Yes, luxury goods are also made in factories. But the differences between luxury good factories and fast fashion factories are the working conditions and pay. We are still in a time where worker's rights in factories are still an issue; the derogative term 'sweatshop' factory was given for a reason. Fast fashion depends on the ability to design, produce, market and distribute in an extremely short amount of time. A turnaround quick enough to have 10+ collections a year. You could walk into an H&M or Zara one month and again the next, and find completely different garments in store. It would only make sense that this pace require cheap labor and possibly worker exploitation. Why do I support Acne Studios and their seemingly outrageous prices? For the same reason I support American Apparel. What makes Everlane, whose products are produced in factories in China, Vietnam, America and Europe, a better choice over Forever 21? Besides quality materials, the factories contracted by Everlane are usually directly monitored by personnel from the company administrations in order to ensure compliance with fair work-trade. If a brand can't send people to check out the factories in person, these contractors are usually already certified and approved as good employers. Fair Wear Foundation provides a list of their own approved factories, among them Acne Studios (http://www.fairwear.org/). I'm not saying all fast fashion contractors exploit their workers - but the chances are pretty high. Google "unfair work trade in fashion" and you'll see just how bad of a problem it is. 
My entirely hand sewn skirt. If I were to put it on sale right now, I'd start it at around $40, but if I were to market these, I'd ask for $55. Materials were $25, but the manual labor totaled about 15 hours. (model: Vy Tran, photo by me)

So when I buy a shirt from F21, I am supporting unfair work trade. I am saying that it is okay for these workers to work 16 hours a day and earn a few dollars. It makes me, a self proclaimed human rights activist, a hypocrite.  
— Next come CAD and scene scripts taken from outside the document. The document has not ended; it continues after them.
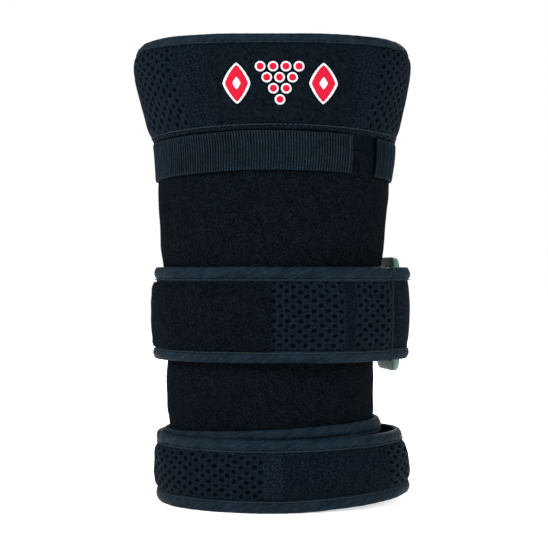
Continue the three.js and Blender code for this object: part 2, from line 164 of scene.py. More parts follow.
class Paint:
    """A material whose nodes are made by expressions."""

    def __init__(self, name, roughness=0.9, specular=0.2, tint=(1, 1, 1), sheen=0.0, sheen_roughness=0.5):
        self.material = bpy.data.materials.new(name)
        self.material.use_nodes = True
        self.tree = self.material.node_tree
        self.surface = self.tree.nodes["Principled BSDF"]
        constants = {
            "Roughness": roughness,
            "Specular IOR Level": specular,
            "Specular Tint": tint,
            "Sheen Weight": sheen,
            "Sheen Roughness": sheen_roughness,
        }
        for name, value in constants.items():
            self.set(name, value)

    def feed(self, socket, value):
        if isinstance(value, Wire):
            self.tree.links.new(value.socket, socket)
        else:
            socket.default_value = (*value, 1) if socket.type == "RGBA" else value

    def node(self, kind, settings=None, *inputs, out=0, **named):
        made = self.tree.nodes.new(kind)
        for key, value in (settings or {}).items():
            setattr(made, key, value)
        for socket, value in zip(made.inputs, inputs):
            self.feed(socket, value)
        for key, value in named.items():
            self.feed(made.inputs[key.replace("_", " ")], value)
        return Wire(self, made.outputs[out])

    def set(self, name, value):
        self.feed(self.surface.inputs[name], value)

    def split(self, point, count):
        """The first coordinates of a place, in mm."""
        return [self.node("ShaderNodeSeparateXYZ", None, point, out=k) * 1000 for k in range(count)]

    def cloth(self):
        """Place on the cloth in mm: along it and across it."""
        return self.split(self.node("ShaderNodeUVMap", {"uv_map": "cloth"}), 2)

    def speckle(self, size, detail=3.0):
        """Noise between 0 and 1 whose grains are about size mm."""
        point = self.node("ShaderNodeTexCoord", None, out=3)
        return self.node("ShaderNodeTexNoise", None, point, Scale=1000 / size, Detail=detail)

    def streaks(self, fast, slow, scale, detail=2.0):
        """Noise over two directions that may be stretched."""
        point = self.node("ShaderNodeCombineXYZ", None, fast, slow)
        return self.node("ShaderNodeTexNoise", None, point, Scale=scale, Detail=detail)

    def blend(self, factor, first, second):
        mixer = self.tree.nodes.new("ShaderNodeMix")
        mixer.data_type = "RGBA"
        for index, value in [(0, factor), (6, first), (7, second)]:
            self.feed(mixer.inputs[index], value)
        return Wire(self, mixer.outputs[2])

    def colour(self, factor, dark, light):
        self.set("Base Color", self.blend(factor, dark, light))

    def bump(self, height, depth_mm):
        bump = self.node("ShaderNodeBump", None, Strength=1.0, Distance=depth_mm * MM, Height=height)
        self.set("Normal", bump)


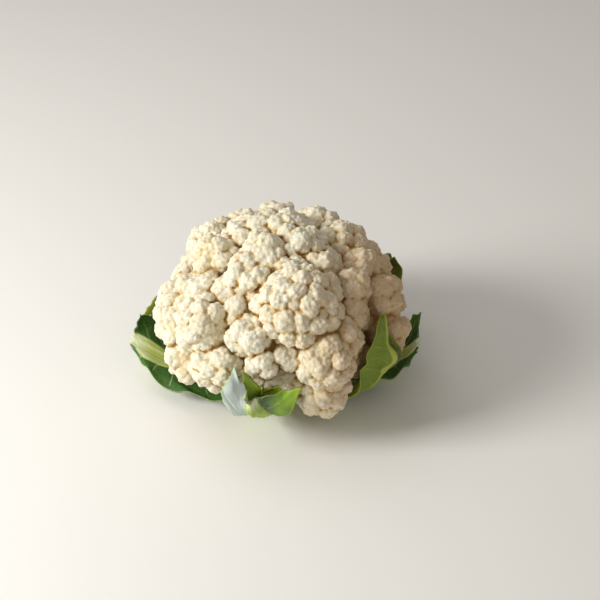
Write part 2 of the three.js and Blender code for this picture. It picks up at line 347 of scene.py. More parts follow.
LOW_FLORETS = [  # bearing, rise, width, reach: small ones half behind the front leaves, not in the solid
    (41, 4, 22, 71),
    (38, 12, 20, 78),
    (42, -9, 18, 67),
    (-21, 5, 20, 75),
    (-15, -3, 20, 74),
    (-6, -1, 18, 72),
    (-11, -9, 20, 69),
    (7, -12, 20, 68),
    (-2, -13, 18, 64),
    (8, -4, 20, 73),
]
low_florets = []
for bearing, rise, width, reach in LOW_FLORETS:
    way = direction(bearing, rise)
    low_florets.append((way * (reach - width / 2), width / 2, way))
print(len(florets), "florets and", len(low_florets), "low ones")

# %% [markdown]
# ## Clusters
#
# Each floret carries clusters about 13 mm apart, in a spiral of their own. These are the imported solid's
# clusters, by the same rule. It leaves out those on the florets' flanks, where a solid drawn straight out
# from the middle has plain walls. A real floret is knobbly round its flanks too, so they are grown here.

# %% Grow clusters on the florets
LARGEST = 0.6  # a cluster's radius is at most this share of its floret's
PACKING = 0.87  # the share of a gap's square that each cluster takes up
SCATTER = 0.08  # how far each stands off the spiral, and
SIZE_SPREAD = 0.12  # how much its size differs, either way
NEAREST = 0.66  # no two tips are nearer than this share of the gap
NEAREST_ON_FLANK = 0.72
HIDDEN = 0.4  # a tip this far under another floret's surface doesn't show
STEM_ROOM = 45  # no flank cluster comes nearer to the head's middle


def reach_of(ways, centres, radii, margin=0.0):
    """Distance from the head's middle to the furthest of these balls, or the core, along each way."""
    along = ways @ centres.T
    inside = (radii + margin) ** 2 - (centres**2).sum(axis=1) + along**2
    far = np.where(inside > 0, along + np.sqrt(np.maximum(inside, 0)), 0).max(axis=-1)
    return np.maximum(far, shell(ways, *CORE) + margin)


def is_free(tip, others, gap):
    """Whether a tip keeps the gap to all others."""
    return not others or np.linalg.norm(np.array(others) - tip, axis=1).min() >= gap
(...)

Okay so that's a bit extreme. I use sweatshop factory made products all the time, from this laptop I'm typing on to the needles I use to sew. Looking at the big picture, garment and shoe factories are only a fraction of the entire empire of sweatshops. Which is why I'm not here to say we should boycott fast fashion. My point is that we should really try to invest in luxury and designer goods, when we can. Of course, with the inflation in price of goods but stagnant paycheck amounts, fast fashion is a practically unavoidable option for affordable, good looking clothes. But we should downsize our closets and make sure every piece we buy is well cared for and well used. 

As I began my spring cleaning [out of my closet and jewelry cabinet], I realized I didn't really have much to donate or sell because every thing that I own was bought with careful deliberation ('Will I pick this out from the rack/shelf in my closet? Would I wear this more than once? Can this be worn in multiple outfits?') and I used the item so well that I got my money's worth, and made it impossible to resell/give away. Well, except for the couple of impulse buys that I half regret half can't let go because they remind me of those adrenaline filled moments of 'eff it, I'm going to buy this because I won't find it again.' That's another story.

Watching my closet shrink in size has made me feel significantly better about harming the earth (I had such a huge collection back in high school, I over looked newly bought shirts or wore things only once, ever) and being materialistic. Ironically, some people (like the A&F cult) assume that I'm materialistic when I talk about luxury brands, but in reality, I'm probably consuming less cotton/polyester/etc than those people are (who probably own every single A&F shirt design in every color). Talk about snobby.